Daniel Baumann wrote:
> what is the status of this, now that both lzma and xz are in squeeze and
> supported by dpkg? I'd like to get starting make use of it, and for
> that, i'll need pristine-tar to support it in my git workflow.

Adding support for a new compression format to pristine-tar is in general
a nontrivial problem; the entire input state of the compressor has to be
teased out of the compressed file. Beyond simple stuff like whether
-1 or -9 were used, that state can includes things like the date, or
version of the compressor used, or whether threading was used.

Just comparing the number of options that might affect the output
in gzip with xz should give a good idea of the possible complexity of
doing this for xz. Hopefully many of the more esoteric options (like
compressor filter chains) are not used in producing many files. 
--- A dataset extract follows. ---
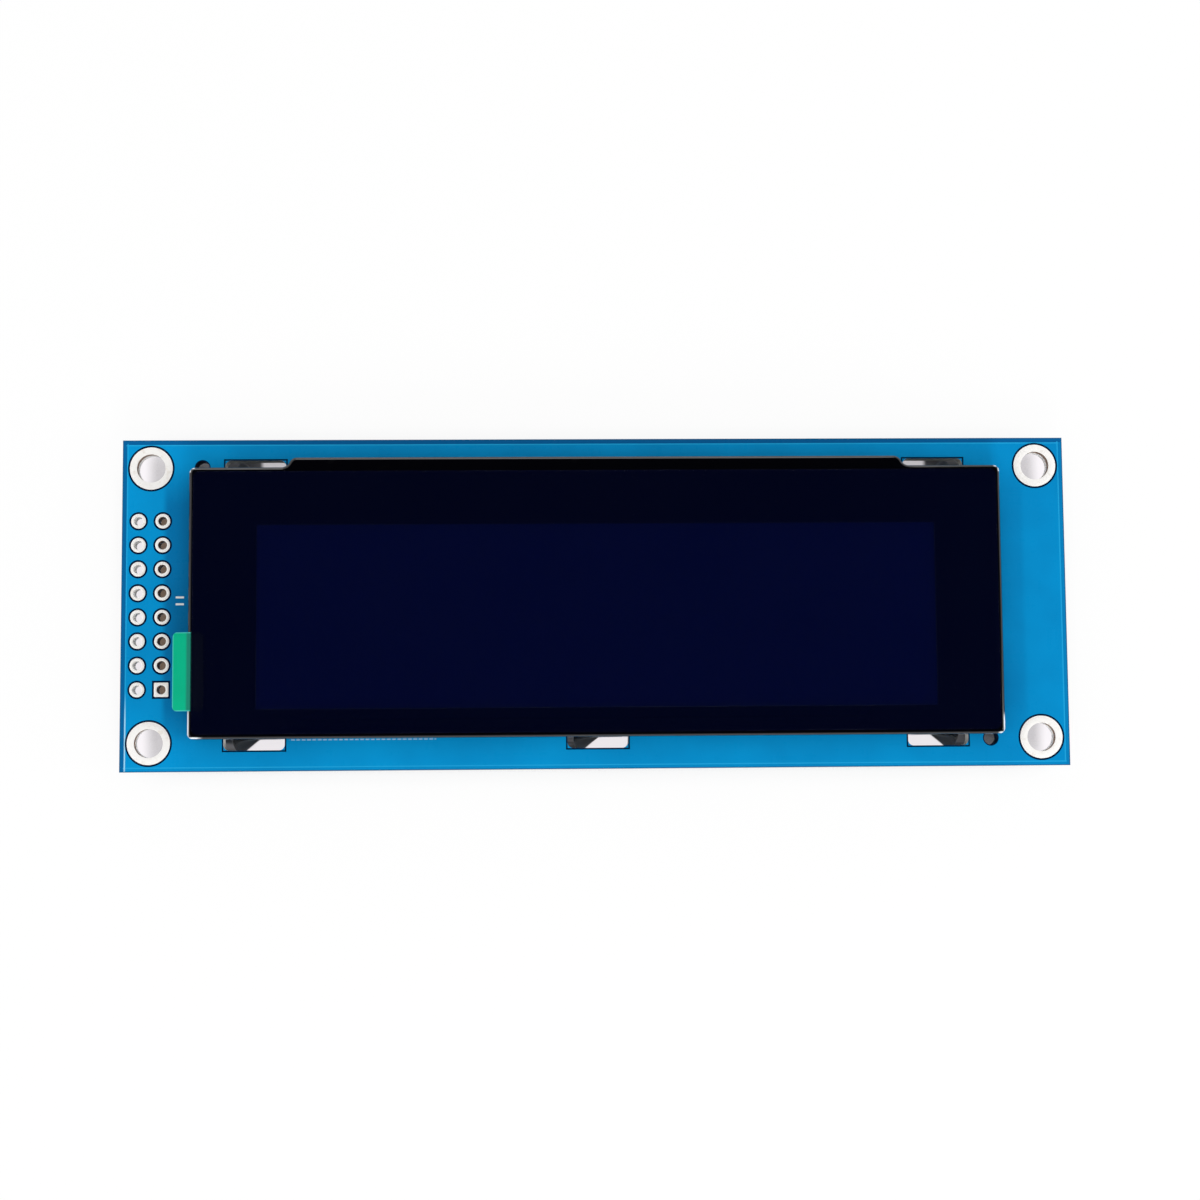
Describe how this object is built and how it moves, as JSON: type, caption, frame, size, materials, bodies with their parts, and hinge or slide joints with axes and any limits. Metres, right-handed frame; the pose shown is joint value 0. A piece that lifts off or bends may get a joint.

In general, xz being a container format makes it much harder, I think.
Though looking at section 5.3 of the spec
<http://tukaani.org/xz/xz-file-format-1.0.4.txt>, there *is* some
metadata about the input state of the compressors that can be pulled out
of an xz archive. Developing code to do that would be a good first step.

The lack of a large corpus of .lzma or .xz files in the archive
doesn't help implementation; pristine-gz and pristine-bz essentially use the
entire archive as a regression test suite and were developed by finding
ways to reproduce successively larger percentages of files in the
corpus. So I'd consider finding a large corupus of .xz files produced
in the wild to be a good first step also.